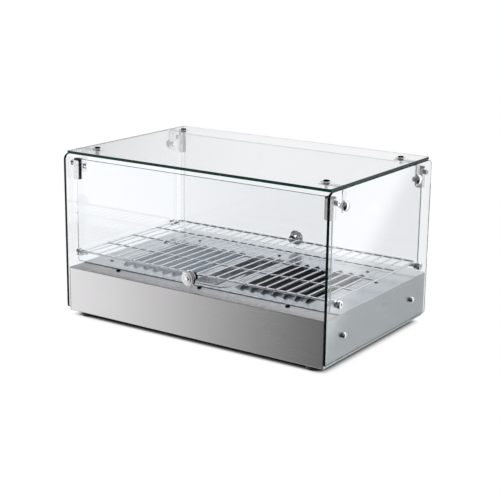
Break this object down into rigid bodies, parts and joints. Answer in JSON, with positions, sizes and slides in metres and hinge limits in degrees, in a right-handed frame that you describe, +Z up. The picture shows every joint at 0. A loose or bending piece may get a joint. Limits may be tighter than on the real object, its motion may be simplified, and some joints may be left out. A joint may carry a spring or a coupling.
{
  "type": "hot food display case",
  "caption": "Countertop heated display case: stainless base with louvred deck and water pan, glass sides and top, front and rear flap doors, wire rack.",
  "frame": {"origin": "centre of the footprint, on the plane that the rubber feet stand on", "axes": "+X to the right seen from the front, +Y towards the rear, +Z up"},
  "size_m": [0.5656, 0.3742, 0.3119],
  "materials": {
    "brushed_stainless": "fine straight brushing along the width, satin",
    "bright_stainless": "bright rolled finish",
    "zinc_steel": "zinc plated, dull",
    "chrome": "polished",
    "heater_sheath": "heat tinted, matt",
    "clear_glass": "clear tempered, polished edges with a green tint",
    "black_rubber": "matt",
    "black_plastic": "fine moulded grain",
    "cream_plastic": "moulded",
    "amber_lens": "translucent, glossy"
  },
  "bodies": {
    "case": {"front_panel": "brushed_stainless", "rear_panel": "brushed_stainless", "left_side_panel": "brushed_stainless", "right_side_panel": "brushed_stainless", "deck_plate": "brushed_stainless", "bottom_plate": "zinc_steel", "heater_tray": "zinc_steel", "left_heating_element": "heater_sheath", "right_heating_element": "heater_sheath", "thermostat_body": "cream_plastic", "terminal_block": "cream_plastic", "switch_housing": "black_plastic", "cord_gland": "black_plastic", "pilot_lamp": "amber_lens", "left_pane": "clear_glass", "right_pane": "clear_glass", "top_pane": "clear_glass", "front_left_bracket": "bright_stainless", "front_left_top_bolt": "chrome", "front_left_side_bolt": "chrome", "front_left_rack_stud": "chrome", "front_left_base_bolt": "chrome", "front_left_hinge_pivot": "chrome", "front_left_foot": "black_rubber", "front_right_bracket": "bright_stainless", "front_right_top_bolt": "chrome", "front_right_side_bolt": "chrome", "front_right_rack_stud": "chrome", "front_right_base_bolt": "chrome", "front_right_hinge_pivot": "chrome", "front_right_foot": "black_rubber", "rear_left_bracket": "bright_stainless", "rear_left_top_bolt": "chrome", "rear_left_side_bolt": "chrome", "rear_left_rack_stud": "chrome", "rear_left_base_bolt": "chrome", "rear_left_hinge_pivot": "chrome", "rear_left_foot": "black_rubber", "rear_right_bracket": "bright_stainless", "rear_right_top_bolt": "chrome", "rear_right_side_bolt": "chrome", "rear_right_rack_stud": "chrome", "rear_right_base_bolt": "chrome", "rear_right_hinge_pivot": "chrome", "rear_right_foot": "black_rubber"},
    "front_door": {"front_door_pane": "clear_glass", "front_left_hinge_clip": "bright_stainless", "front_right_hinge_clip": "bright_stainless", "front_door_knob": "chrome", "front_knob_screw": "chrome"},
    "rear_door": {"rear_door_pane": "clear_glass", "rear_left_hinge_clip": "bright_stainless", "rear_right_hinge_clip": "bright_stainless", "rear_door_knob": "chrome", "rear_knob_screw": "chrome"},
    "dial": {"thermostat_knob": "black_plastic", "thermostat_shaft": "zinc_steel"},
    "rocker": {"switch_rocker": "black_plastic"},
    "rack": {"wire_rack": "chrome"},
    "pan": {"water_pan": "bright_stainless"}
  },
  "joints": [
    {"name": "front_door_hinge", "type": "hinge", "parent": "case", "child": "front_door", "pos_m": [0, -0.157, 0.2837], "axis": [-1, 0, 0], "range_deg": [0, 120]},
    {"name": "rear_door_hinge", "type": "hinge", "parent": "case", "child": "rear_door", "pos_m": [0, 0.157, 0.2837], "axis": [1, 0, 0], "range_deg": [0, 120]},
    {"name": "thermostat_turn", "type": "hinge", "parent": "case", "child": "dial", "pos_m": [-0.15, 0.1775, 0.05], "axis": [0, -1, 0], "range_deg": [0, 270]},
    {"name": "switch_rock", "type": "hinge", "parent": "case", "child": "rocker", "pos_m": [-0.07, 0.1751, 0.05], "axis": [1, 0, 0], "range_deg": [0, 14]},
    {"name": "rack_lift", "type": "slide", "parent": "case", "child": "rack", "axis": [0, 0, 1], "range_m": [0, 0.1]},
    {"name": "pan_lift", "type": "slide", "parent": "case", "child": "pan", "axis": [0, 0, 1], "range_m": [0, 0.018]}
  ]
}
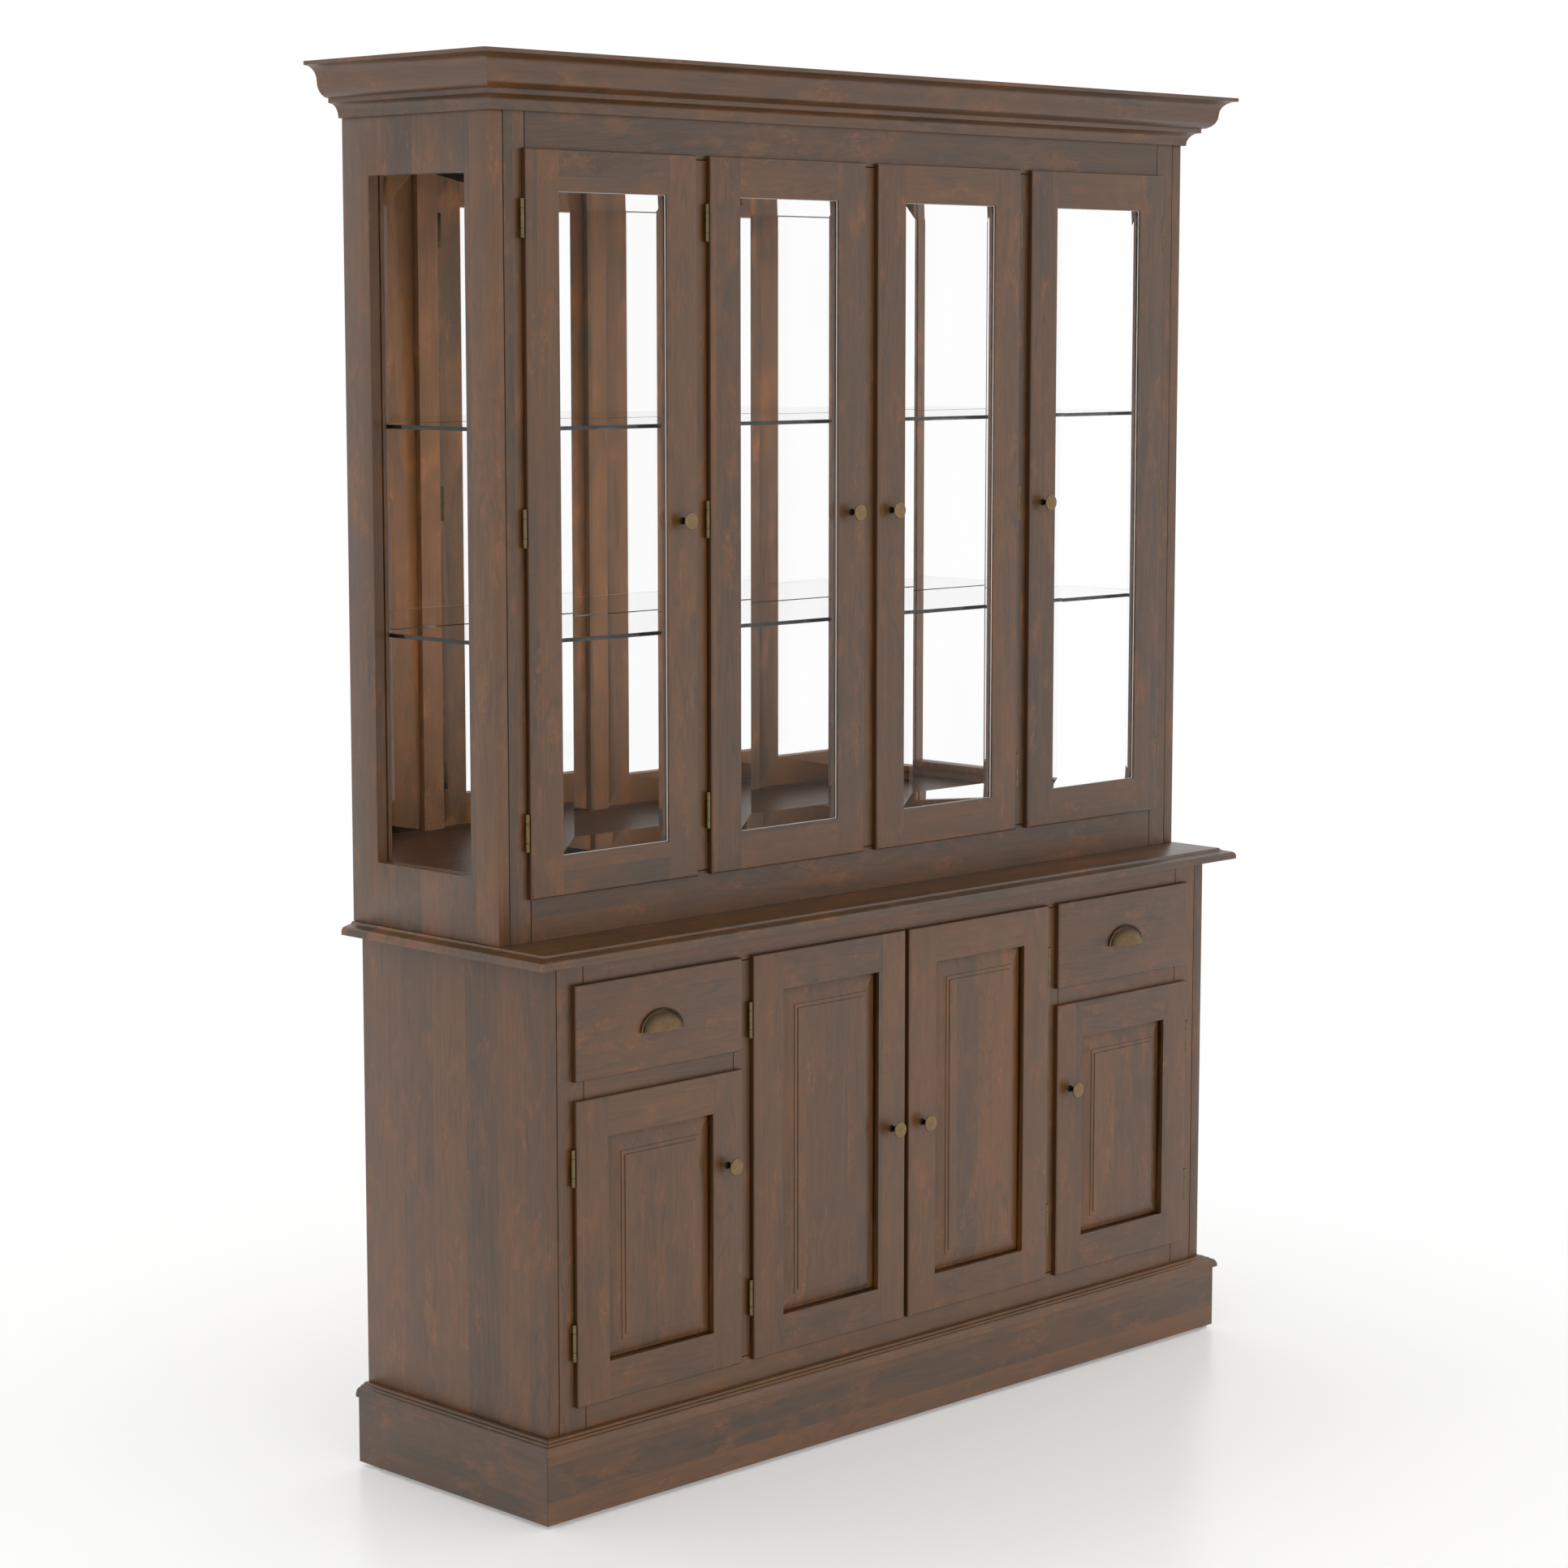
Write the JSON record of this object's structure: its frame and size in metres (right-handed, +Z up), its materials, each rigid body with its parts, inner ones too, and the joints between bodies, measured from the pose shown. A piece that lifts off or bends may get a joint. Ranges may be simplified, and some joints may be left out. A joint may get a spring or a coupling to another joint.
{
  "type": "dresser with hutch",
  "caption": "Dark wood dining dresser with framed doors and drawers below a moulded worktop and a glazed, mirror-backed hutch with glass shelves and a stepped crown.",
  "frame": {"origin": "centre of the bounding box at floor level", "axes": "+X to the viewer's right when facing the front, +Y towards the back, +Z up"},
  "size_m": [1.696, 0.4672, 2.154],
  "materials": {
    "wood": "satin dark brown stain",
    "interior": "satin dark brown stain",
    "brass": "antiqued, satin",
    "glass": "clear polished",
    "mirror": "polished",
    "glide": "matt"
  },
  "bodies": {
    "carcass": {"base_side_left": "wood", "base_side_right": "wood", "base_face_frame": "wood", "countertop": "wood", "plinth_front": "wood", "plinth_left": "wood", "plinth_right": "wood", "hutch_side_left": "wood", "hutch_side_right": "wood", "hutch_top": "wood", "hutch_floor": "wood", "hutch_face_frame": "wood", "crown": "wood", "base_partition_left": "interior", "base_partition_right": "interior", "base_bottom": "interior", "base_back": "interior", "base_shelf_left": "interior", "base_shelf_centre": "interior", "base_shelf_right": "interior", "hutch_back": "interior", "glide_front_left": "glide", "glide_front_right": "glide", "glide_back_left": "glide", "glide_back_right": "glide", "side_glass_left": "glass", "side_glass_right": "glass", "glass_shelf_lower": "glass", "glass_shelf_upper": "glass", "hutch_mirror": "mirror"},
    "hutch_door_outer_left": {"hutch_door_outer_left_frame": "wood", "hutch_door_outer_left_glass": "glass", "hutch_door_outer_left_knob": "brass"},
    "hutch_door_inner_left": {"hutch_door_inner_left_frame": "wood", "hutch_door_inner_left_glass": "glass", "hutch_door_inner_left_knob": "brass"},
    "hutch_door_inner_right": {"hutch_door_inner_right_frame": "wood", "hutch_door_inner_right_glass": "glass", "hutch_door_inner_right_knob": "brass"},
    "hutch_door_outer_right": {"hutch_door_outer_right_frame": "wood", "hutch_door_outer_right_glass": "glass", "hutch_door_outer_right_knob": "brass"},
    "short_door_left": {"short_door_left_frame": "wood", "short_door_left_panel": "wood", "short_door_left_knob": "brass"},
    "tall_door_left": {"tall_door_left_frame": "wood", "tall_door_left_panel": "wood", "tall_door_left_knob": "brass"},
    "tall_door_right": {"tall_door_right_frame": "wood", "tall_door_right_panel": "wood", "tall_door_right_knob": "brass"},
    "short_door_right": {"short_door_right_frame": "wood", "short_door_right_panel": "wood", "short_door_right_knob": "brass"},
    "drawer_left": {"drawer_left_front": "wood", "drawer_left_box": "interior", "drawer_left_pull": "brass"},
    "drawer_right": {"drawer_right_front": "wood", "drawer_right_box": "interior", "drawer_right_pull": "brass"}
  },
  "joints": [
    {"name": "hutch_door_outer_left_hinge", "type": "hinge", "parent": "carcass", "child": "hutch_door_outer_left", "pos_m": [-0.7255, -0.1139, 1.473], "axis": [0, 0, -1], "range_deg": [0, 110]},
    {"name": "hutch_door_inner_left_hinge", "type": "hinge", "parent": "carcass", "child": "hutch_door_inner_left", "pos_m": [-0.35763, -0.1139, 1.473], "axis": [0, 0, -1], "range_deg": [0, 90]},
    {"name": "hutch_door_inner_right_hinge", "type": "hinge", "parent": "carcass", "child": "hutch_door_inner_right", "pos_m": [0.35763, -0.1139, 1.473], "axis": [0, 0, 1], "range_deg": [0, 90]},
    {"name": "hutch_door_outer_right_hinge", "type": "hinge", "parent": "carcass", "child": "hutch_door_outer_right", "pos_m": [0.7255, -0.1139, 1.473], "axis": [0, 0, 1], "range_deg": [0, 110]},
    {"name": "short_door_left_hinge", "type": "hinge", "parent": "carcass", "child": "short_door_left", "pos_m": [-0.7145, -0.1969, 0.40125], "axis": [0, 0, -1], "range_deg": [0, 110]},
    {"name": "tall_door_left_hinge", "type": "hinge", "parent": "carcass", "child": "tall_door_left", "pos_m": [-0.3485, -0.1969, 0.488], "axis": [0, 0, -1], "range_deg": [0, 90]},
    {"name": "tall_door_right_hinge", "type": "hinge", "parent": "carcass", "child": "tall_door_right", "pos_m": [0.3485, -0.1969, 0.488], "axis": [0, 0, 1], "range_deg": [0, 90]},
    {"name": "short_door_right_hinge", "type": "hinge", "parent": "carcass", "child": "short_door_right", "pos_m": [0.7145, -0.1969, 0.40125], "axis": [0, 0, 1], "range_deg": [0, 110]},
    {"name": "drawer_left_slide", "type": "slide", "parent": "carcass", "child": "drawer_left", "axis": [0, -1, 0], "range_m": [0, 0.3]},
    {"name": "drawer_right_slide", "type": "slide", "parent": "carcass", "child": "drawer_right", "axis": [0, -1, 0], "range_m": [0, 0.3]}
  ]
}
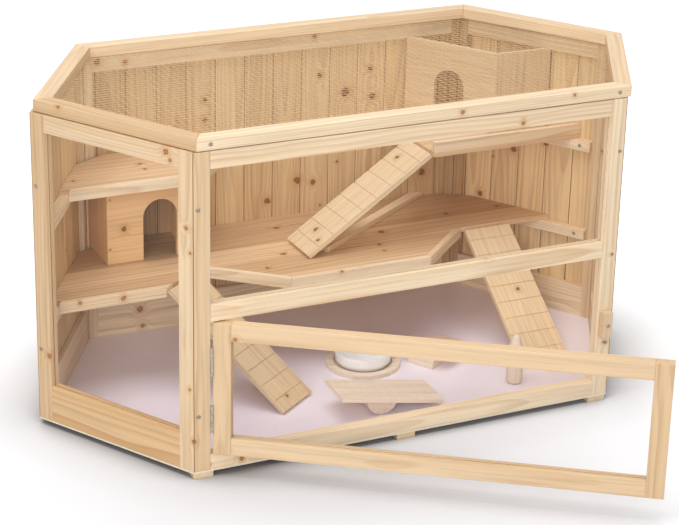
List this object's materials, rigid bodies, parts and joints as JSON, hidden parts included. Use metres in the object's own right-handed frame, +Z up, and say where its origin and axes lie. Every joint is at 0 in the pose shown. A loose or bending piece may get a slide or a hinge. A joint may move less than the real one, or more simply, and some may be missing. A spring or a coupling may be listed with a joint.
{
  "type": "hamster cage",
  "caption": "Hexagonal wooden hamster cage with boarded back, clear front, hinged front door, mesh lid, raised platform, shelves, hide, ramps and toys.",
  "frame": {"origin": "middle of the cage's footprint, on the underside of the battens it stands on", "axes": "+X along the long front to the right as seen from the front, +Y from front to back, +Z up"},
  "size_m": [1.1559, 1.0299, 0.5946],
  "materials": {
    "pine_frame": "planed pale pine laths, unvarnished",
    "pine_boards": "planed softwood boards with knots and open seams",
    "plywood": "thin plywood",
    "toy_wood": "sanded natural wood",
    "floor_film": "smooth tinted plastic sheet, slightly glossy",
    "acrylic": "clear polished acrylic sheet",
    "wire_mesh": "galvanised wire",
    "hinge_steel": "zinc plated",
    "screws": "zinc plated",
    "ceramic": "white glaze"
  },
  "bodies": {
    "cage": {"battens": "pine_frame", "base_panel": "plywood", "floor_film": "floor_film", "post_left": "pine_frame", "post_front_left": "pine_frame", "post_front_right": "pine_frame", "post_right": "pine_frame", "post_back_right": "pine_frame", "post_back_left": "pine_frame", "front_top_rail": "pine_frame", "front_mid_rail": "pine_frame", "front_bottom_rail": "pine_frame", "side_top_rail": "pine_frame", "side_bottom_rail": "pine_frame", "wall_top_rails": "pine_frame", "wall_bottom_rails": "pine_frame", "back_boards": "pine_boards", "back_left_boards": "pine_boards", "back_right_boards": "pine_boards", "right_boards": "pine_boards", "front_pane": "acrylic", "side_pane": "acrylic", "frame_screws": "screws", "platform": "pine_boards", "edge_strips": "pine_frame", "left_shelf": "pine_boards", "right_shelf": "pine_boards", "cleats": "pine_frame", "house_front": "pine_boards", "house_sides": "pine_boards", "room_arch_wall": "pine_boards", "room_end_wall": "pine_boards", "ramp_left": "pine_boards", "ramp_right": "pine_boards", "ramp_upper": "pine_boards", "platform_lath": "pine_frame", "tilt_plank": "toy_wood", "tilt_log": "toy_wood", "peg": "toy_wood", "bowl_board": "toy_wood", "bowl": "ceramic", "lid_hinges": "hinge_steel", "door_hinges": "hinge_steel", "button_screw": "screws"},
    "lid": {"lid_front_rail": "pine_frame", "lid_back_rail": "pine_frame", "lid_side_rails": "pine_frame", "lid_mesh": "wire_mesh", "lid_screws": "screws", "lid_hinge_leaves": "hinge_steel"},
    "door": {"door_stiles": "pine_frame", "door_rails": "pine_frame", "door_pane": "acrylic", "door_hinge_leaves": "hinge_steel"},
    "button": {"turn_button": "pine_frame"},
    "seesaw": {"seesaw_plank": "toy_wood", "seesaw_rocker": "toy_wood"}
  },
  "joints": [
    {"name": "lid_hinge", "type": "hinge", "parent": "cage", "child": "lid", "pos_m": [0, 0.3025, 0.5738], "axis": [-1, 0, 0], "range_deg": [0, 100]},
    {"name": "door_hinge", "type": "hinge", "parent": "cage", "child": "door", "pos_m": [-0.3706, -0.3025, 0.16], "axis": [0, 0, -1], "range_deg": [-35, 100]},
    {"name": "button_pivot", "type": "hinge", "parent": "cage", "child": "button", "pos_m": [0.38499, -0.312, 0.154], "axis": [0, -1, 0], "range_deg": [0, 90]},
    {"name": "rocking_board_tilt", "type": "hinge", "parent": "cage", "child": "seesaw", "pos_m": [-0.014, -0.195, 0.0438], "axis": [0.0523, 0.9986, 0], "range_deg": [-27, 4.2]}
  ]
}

───

TO DO: Count how many lines in the data above hold the string "rigid", and give the number with no other words.

TASK RESULT: 3